Adding an ozonator is not a necessity, but can help reduce chemical usage and significantly improve water quality. Ozone is not a primary sanitizer, and cannot be used all by itself to keep hot tubs safe and healthy (contrary to what some ill-informed salespeople may tell you). It works with your sanitizer for better water quality by oxidizing contaminants and organic material.
Most spa lights operate on 12 volts, and are controlled at the topside keypad. The bulbs can easily be changed if the socket is located behind the equipment access door.
An electric air blower is essentially a vacuum cleaner in reverse. They force air via a manifold through many tiny orifices drilled in a spa shell or through small air-injector fittings, rather than mixing air with water via air-induction jets.
Although popular years ago, most contemporary spa manufacturers have abandoned powered air blowers. The advent of high efficiency air-induction jets has made them unnecessary. Blowers also rapidly cool down the spa, especially in winter, which wastes the energy necessary to reheat the water.

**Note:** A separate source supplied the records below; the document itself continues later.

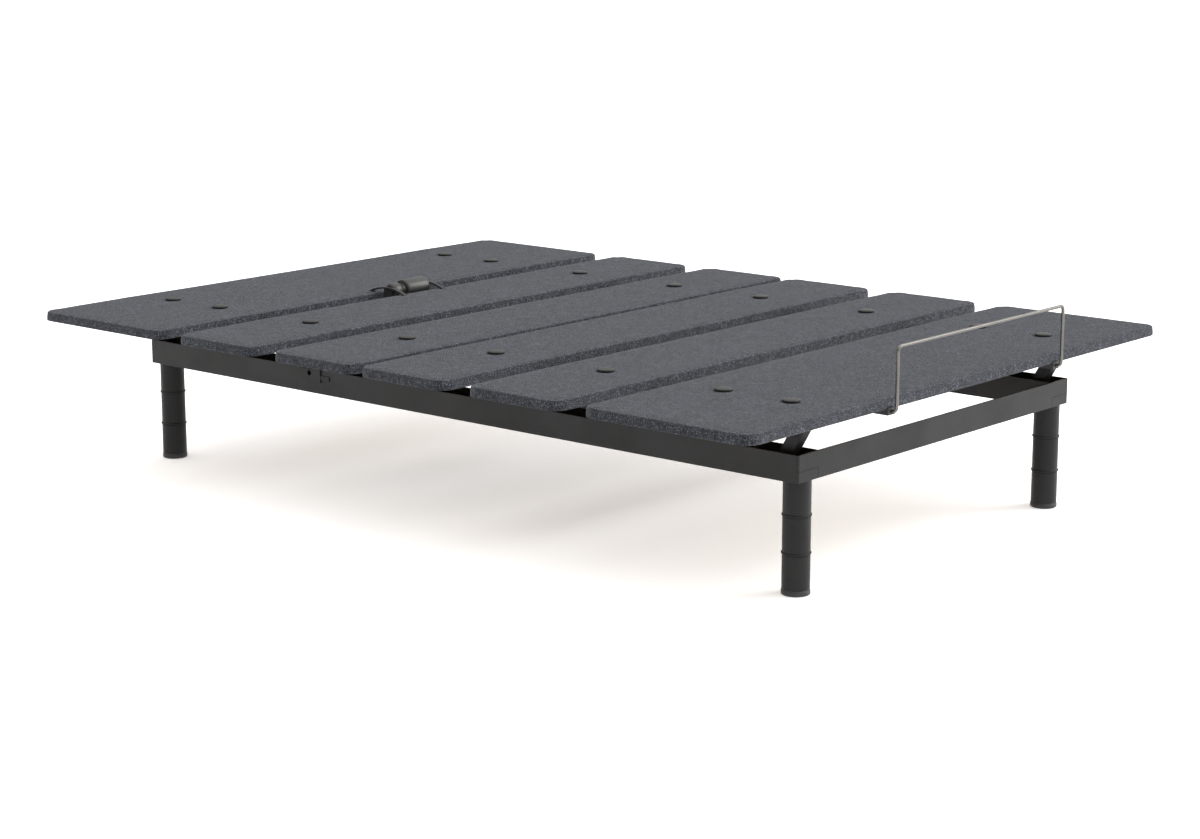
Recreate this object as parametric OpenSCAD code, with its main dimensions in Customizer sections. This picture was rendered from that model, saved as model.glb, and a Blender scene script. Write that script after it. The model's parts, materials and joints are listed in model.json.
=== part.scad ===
// Adjustable bed base: six padded panels on a hinged tube frame, carried by a channel-rail base on four legs.
// X runs across the bed, +Y points to the head end, +Z is up. The origin is on the floor under the middle.

/* [Deck] */
// Width of the deck across the bed
deck_w = 1500; // [1450:10:1560]
// Length of the deck from its head edge to its foot edge
deck_l = 2040; // [2020:10:2060]
// Height of the deck's top above the floor
deck_top = 379; // [377:1:382]
// Length of the two end panels
end_panel_l = 408; // [400:2:410]
// Length of each of the four middle panels
slat_l = 245; // [241:1:246]
// Gap between seat and thigh panels
hinge_gap = 16; // [16:1:18]
// Thickness of a padded panel
panel_t = 20; // [19:0.5:20]
// Thickness of the board inside a panel
board_t = 15; // [12:0.5:16]
// Corner radius of the panels
corner_r = 32; // [24:2:50]
// Distance of the outer buttons from an end panel's edge
button_inset = 122; // [100:1:130]
// Diameter of a button
button_d = 36; // [34:1:44]
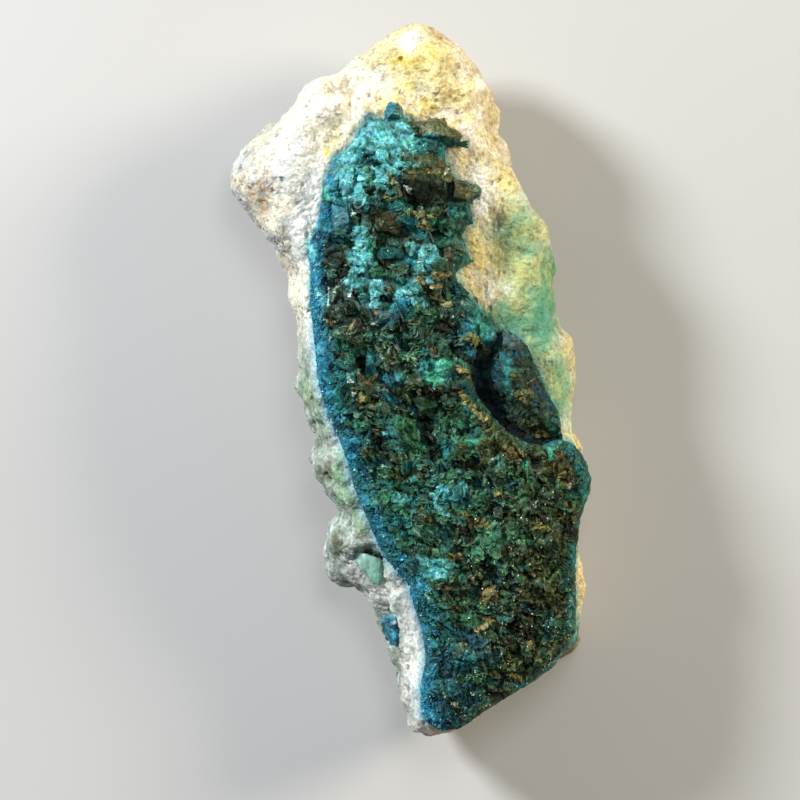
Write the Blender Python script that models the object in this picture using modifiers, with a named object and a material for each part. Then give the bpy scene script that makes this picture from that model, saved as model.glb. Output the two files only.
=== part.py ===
"""Veszelyite specimen: a crust of dark blue-green crystals on a broken piece of pale host rock.

The specimen lies on its broken back, with the crust up. X runs across it, Y along it towards the wide
end, and Z up; the origin is under the middle of its box. The tables are in millimetres, and every
shape is worked out in millimetres and scaled to Blender's metres when its mesh is stored.
"""

import math
import random

import bmesh
import bpy
import numpy as np
from mathutils import Euler, Matrix, Vector, noise

MM = 0.001  # one millimetre in Blender's metres

# Driving dimensions, in millimetres.
EDGE_Z = 7.6  # height of the top of the rock's broken side wall above the resting face, at x = 0
EDGE_TILT = 0.08  # that wall's top rises this much for each millimetre to the right
EDGE_WALL = 1.2  # the least height of the wall
BACK_RELIEF = 1.5  # how far the broken back rises off the resting face between the places it touches
BED_Z = 12.4  # height of the bed that the crust grew on, at the origin
BED_TILT = -0.11  # the bed falls this much for each millimetre to the right
BED_CROWN = 0.0012  # and this much for each square millimetre along the length
BED_TURN = 0.028  # and this much for each square millimetre past BED_TURN_X, where the face turns away
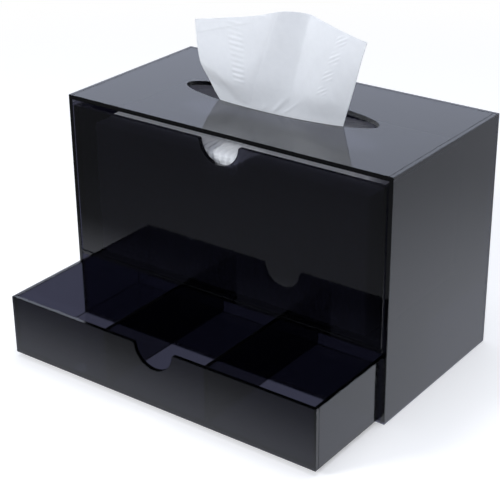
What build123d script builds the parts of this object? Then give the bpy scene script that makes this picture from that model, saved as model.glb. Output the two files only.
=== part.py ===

Full-sized acrylic spas operate on a hard-wired, GFCI-protected 220-240V service. The wiring enters the equipment compartment through a hole drilled through the spa side or toe kick, as shown in our Spa Simulator. (110V Plug-n-Play spas usually have a GFCI device attached to the end of their power cord, and are plugged into a dedicated outlet).
IMPORTANT: Consult your owner's manual for electrical hookup requirements. Working around electricity and water is dangerous. All electrical work must be performed by a qualified electrician in accordance with the National Electrical Code and in compliance with local codes. Consult your local building/electrical department for details, permits, and required inspections.